## Start DATASET RECORDS
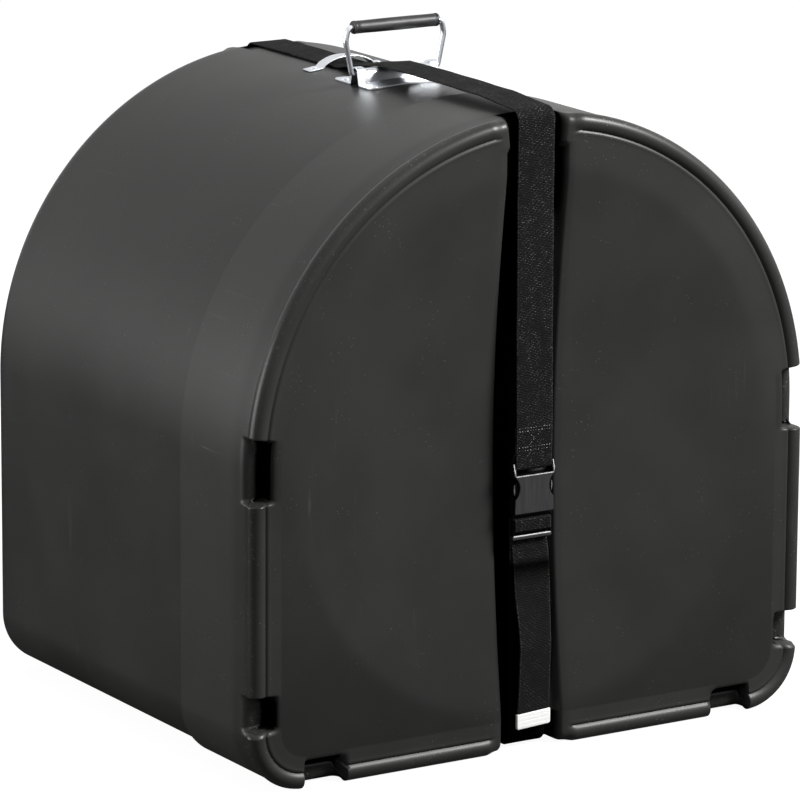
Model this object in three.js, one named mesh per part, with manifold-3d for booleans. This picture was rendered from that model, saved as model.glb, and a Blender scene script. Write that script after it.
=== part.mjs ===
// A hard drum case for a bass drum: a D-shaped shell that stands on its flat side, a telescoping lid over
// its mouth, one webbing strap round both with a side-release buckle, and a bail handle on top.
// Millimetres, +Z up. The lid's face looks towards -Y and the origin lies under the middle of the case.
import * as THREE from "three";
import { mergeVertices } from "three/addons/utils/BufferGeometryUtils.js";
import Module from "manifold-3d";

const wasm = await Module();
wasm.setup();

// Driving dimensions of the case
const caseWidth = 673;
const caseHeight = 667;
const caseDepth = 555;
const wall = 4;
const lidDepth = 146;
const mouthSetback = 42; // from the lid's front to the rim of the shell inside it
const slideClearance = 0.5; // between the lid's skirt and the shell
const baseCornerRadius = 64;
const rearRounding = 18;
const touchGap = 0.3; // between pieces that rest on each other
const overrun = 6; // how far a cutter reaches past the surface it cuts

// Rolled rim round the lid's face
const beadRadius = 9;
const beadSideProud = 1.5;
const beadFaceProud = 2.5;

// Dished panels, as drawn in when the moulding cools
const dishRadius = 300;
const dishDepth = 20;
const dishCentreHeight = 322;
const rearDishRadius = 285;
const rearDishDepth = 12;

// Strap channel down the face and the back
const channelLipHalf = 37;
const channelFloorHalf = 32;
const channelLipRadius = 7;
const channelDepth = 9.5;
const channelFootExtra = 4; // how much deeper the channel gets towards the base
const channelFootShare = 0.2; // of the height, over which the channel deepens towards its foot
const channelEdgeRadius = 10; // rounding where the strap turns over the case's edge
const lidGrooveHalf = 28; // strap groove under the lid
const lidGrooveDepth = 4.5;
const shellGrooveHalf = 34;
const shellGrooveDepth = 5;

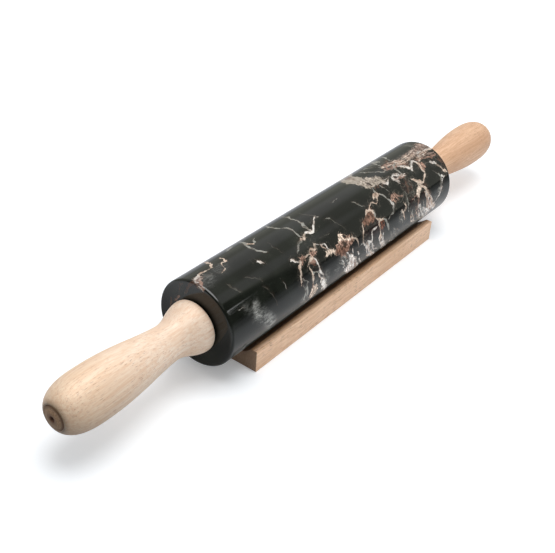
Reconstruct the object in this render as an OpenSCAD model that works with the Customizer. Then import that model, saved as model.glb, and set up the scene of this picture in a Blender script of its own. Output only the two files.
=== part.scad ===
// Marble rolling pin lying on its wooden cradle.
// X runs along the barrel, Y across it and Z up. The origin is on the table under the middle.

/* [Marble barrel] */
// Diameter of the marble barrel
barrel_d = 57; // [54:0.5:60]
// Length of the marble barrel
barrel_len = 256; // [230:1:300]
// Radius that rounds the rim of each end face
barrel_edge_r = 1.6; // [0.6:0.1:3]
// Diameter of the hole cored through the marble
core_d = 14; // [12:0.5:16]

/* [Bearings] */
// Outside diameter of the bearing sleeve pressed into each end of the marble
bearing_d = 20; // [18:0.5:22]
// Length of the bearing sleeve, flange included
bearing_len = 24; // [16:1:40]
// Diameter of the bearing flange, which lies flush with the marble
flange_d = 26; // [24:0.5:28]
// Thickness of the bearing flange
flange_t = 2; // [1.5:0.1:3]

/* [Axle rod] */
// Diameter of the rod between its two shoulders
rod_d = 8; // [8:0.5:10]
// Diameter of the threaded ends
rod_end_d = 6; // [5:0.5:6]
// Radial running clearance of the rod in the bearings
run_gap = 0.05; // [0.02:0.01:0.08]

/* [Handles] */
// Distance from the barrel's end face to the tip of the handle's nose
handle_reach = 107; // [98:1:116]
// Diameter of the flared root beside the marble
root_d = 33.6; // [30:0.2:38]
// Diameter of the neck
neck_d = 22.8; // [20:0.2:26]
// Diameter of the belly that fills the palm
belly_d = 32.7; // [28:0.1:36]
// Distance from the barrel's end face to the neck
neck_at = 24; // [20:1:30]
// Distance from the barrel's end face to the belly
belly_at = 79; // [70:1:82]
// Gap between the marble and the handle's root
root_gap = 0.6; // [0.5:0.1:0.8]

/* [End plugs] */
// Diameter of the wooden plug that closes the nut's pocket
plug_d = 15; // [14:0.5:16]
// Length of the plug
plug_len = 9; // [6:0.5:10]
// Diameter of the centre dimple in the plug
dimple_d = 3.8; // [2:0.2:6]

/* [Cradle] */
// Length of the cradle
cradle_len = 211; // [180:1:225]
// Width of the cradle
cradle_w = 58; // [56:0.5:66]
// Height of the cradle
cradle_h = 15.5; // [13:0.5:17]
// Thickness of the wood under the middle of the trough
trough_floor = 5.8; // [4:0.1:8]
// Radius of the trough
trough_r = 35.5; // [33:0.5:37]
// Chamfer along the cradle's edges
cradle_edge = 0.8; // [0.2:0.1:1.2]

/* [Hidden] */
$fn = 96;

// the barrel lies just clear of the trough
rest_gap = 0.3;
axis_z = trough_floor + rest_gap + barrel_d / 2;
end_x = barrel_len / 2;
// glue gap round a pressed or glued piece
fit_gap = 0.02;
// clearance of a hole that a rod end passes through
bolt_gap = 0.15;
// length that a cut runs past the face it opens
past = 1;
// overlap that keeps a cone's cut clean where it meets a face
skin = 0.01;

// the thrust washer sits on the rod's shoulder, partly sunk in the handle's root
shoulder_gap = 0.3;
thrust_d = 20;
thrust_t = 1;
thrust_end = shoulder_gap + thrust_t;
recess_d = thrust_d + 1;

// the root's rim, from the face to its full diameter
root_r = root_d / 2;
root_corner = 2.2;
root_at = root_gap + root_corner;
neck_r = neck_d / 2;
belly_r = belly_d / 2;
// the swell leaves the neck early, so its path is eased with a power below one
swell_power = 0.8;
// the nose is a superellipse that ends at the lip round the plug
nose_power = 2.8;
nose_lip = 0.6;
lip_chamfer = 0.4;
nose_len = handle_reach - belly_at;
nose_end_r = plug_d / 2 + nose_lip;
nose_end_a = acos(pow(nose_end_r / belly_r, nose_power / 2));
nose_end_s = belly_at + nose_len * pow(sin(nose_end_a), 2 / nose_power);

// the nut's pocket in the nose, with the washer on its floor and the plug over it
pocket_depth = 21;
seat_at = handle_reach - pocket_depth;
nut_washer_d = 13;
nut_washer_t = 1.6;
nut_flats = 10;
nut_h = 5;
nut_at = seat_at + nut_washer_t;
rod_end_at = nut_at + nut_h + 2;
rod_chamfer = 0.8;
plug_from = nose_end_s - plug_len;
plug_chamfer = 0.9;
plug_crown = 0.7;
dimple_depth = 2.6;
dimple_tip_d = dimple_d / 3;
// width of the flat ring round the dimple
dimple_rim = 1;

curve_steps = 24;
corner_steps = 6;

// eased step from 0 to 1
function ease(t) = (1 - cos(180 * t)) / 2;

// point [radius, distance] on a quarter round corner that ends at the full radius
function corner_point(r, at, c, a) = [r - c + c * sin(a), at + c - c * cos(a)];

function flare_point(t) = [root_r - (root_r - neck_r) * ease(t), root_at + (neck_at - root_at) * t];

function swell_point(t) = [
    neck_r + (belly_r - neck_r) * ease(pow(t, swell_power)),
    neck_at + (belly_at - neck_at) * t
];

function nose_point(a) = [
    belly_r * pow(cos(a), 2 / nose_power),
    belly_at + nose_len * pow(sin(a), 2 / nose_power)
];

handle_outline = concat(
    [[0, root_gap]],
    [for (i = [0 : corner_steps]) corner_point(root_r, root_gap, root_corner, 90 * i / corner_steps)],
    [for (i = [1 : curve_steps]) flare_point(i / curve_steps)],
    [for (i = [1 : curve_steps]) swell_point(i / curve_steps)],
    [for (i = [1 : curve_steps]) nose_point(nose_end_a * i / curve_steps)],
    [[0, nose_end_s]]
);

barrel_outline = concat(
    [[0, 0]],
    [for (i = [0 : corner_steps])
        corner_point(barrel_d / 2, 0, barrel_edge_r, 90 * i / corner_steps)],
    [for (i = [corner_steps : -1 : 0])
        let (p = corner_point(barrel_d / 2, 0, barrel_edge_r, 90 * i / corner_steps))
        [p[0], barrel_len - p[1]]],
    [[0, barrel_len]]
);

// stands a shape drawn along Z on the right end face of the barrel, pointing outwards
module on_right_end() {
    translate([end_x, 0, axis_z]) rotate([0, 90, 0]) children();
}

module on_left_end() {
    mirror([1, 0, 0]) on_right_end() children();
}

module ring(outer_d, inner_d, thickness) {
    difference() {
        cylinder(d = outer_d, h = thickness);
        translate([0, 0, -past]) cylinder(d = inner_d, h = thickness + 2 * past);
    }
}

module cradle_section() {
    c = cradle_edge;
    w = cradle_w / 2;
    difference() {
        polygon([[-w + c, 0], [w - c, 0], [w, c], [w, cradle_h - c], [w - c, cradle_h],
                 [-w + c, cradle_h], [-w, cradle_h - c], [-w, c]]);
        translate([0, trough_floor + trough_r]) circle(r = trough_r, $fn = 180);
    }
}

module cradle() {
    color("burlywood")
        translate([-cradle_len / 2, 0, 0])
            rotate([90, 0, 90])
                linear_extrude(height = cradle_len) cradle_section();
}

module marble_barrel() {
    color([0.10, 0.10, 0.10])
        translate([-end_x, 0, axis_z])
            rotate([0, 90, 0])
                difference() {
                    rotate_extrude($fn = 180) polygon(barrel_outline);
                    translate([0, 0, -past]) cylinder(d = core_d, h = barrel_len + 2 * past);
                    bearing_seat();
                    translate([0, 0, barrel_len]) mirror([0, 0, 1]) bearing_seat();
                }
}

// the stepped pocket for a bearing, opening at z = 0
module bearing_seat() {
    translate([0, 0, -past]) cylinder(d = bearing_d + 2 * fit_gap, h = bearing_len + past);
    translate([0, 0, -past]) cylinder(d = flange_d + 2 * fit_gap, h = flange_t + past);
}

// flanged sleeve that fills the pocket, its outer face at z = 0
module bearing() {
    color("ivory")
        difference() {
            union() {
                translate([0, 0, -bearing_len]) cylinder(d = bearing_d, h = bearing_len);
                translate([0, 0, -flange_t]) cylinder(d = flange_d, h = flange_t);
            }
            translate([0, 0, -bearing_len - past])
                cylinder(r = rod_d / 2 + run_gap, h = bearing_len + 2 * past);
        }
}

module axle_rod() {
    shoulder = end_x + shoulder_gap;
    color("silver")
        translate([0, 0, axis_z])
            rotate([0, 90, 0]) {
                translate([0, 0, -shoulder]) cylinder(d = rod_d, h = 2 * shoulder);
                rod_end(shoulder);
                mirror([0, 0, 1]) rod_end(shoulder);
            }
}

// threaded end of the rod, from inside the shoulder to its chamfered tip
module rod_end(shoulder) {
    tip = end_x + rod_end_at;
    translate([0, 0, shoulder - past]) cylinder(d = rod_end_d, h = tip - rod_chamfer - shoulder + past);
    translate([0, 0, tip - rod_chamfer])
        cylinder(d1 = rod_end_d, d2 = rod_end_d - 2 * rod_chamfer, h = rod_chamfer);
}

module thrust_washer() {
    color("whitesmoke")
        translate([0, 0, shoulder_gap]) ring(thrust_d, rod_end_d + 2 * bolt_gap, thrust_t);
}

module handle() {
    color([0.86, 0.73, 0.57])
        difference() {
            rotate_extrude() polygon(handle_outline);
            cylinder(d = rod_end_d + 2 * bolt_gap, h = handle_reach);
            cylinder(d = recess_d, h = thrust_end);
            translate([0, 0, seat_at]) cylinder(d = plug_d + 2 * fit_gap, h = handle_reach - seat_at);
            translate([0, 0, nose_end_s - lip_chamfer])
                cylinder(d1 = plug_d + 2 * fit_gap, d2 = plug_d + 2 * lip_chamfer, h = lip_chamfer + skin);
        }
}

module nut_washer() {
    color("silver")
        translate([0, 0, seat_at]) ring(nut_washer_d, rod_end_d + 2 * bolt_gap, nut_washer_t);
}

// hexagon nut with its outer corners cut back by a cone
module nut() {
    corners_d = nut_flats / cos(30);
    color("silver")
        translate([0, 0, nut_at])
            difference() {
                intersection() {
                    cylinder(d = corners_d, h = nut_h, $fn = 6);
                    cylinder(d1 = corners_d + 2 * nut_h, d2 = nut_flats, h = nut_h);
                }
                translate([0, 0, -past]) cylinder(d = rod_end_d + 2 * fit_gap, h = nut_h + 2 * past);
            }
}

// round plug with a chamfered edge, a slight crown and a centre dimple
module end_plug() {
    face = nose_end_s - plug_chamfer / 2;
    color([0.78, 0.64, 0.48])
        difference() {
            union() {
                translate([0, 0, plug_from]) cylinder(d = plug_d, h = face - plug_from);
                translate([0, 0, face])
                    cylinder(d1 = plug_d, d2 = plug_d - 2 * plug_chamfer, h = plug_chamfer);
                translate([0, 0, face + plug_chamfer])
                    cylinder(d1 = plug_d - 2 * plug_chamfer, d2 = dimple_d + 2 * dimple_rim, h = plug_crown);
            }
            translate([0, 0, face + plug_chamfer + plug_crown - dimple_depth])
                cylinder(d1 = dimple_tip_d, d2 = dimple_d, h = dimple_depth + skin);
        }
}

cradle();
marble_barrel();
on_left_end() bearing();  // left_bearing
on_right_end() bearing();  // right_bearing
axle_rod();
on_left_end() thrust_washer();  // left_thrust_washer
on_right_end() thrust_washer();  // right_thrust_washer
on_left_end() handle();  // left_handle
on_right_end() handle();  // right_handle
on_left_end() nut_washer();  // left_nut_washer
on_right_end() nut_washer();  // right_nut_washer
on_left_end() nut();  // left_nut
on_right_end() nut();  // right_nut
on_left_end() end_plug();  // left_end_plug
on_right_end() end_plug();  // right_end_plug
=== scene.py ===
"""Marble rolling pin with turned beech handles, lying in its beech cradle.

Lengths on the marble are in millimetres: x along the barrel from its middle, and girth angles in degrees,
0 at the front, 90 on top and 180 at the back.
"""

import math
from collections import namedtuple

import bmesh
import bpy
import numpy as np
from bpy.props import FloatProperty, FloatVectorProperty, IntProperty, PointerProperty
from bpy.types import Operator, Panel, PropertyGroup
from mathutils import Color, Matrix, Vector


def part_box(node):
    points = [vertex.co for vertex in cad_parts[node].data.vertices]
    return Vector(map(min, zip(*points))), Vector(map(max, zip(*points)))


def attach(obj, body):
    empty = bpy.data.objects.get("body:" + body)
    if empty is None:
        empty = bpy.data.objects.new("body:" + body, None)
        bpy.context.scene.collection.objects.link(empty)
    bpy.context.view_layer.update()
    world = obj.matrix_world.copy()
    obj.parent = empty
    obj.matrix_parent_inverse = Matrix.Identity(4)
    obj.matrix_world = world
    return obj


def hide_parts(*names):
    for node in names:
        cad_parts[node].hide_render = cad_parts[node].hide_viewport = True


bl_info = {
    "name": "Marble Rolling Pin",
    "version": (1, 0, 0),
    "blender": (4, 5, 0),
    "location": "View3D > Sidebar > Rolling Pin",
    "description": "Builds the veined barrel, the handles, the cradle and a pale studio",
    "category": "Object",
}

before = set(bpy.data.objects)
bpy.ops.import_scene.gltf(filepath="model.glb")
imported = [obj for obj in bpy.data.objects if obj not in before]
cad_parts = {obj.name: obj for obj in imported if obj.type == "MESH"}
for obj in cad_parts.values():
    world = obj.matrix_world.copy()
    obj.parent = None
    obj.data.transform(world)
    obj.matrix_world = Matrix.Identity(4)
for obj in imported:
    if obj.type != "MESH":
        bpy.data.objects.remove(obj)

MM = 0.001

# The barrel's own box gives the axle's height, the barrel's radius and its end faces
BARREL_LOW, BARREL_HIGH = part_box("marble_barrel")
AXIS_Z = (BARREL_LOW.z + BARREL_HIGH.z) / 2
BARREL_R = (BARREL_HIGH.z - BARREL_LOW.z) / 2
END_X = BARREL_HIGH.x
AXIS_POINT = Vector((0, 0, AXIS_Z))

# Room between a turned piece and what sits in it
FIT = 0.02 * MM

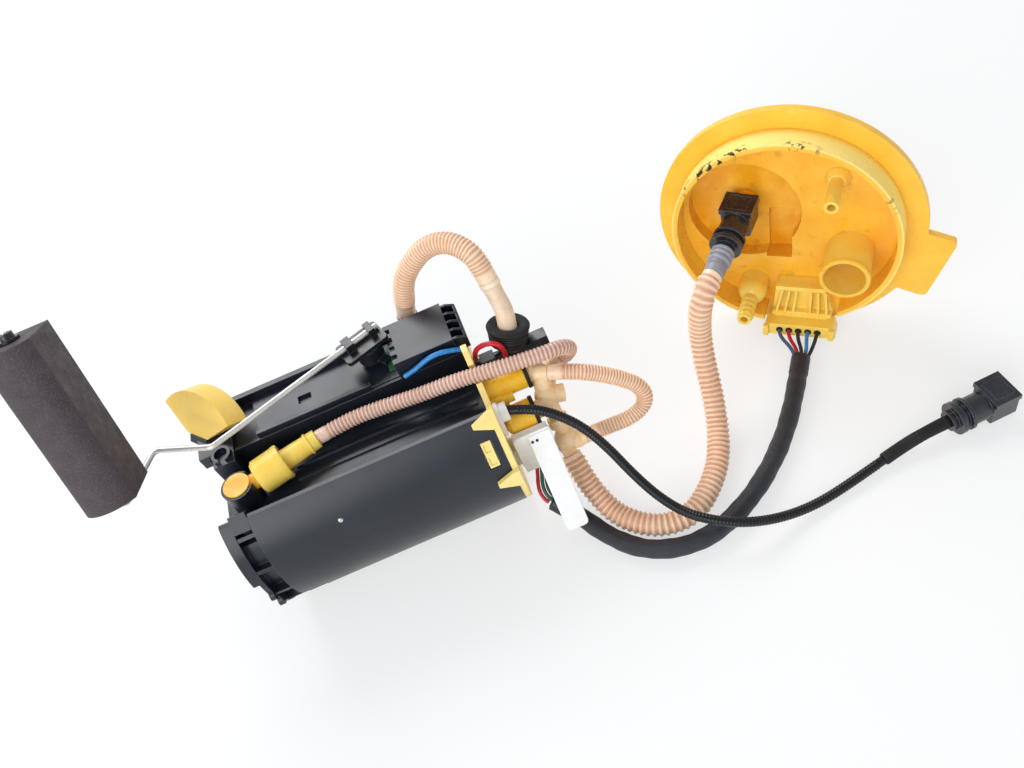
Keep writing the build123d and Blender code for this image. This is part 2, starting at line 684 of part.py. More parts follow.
## End DATASET RECORDS
*WHAT YOU NEED TO DO:*
Repeat, exactly as they stand above, the lines from the line with "obj.matrix_world = world" to the line with "obj.data.transform(world)", both lines included.

*CORRECT ANSWER:*
    obj.matrix_world = world
    return obj


def hide_parts(*names):
    for node in names:
        cad_parts[node].hide_render = cad_parts[node].hide_viewport = True


bl_info = {
    "name": "Marble Rolling Pin",
    "version": (1, 0, 0),
    "blender": (4, 5, 0),
    "location": "View3D > Sidebar > Rolling Pin",
    "description": "Builds the veined barrel, the handles, the cradle and a pale studio",
    "category": "Object",
}

before = set(bpy.data.objects)
bpy.ops.import_scene.gltf(filepath="model.glb")
imported = [obj for obj in bpy.data.objects if obj not in before]
cad_parts = {obj.name: obj for obj in imported if obj.type == "MESH"}
for obj in cad_parts.values():
    world = obj.matrix_world.copy()
    obj.parent = None
    obj.data.transform(world)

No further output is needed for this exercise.